Roshky (Slovak Cookies)

Recipe by Acerast
READY IN: 3hrs
YIELD: 4 dozen




  • Cream together thoroughly the butter and cream cheese.
  • Blend in the flour.
  • If mixture is sticky add a little more flour until the dough is easy to handle.
  • Divide dough into four equal balls; flatten, then wrap each in waxed paper and chill thoroughly.
  • To make filling, mix together walnuts and sugar, adding enough milk or beaten egg white to make a paste-like mixture.

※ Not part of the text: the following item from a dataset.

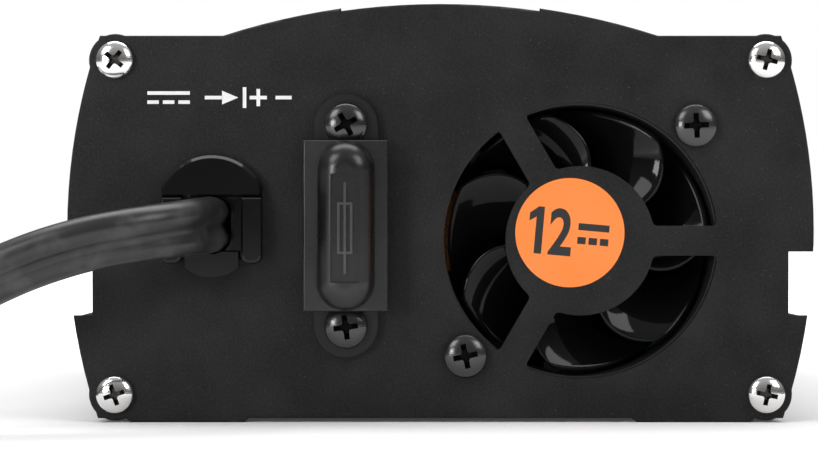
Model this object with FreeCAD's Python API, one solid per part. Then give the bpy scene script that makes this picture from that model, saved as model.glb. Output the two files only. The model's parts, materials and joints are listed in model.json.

  • One at a time, roll out each chilled piece of dough (use confectioner's sugar for rolling as you would use flour in making pastry), until a little thinner than pie dough.
  • Cut into 2-inch squares.
  • Put 1/2 teaspoon filling in the middle of each square.
  • Roll up. Seal ends. (Mrs. Mikosz does not say if you are to roll them end-to-end like a log or corner-to-corner. I remember seeing many corner-to-corner cookies so will try both and see how they turn out - please let me know what you do too).
  • With a fork, dipped in confectioner's sugar, shape into cresents.
  • Bake in a preheated 375F oven, on ungreased cookie sheets, for 20 minutes, or until golden. (dharmabean shared that 15 minutes was enough in her oven - see her review).
  • Cool on rack.
  • Sift confectioner's sugar over the tops.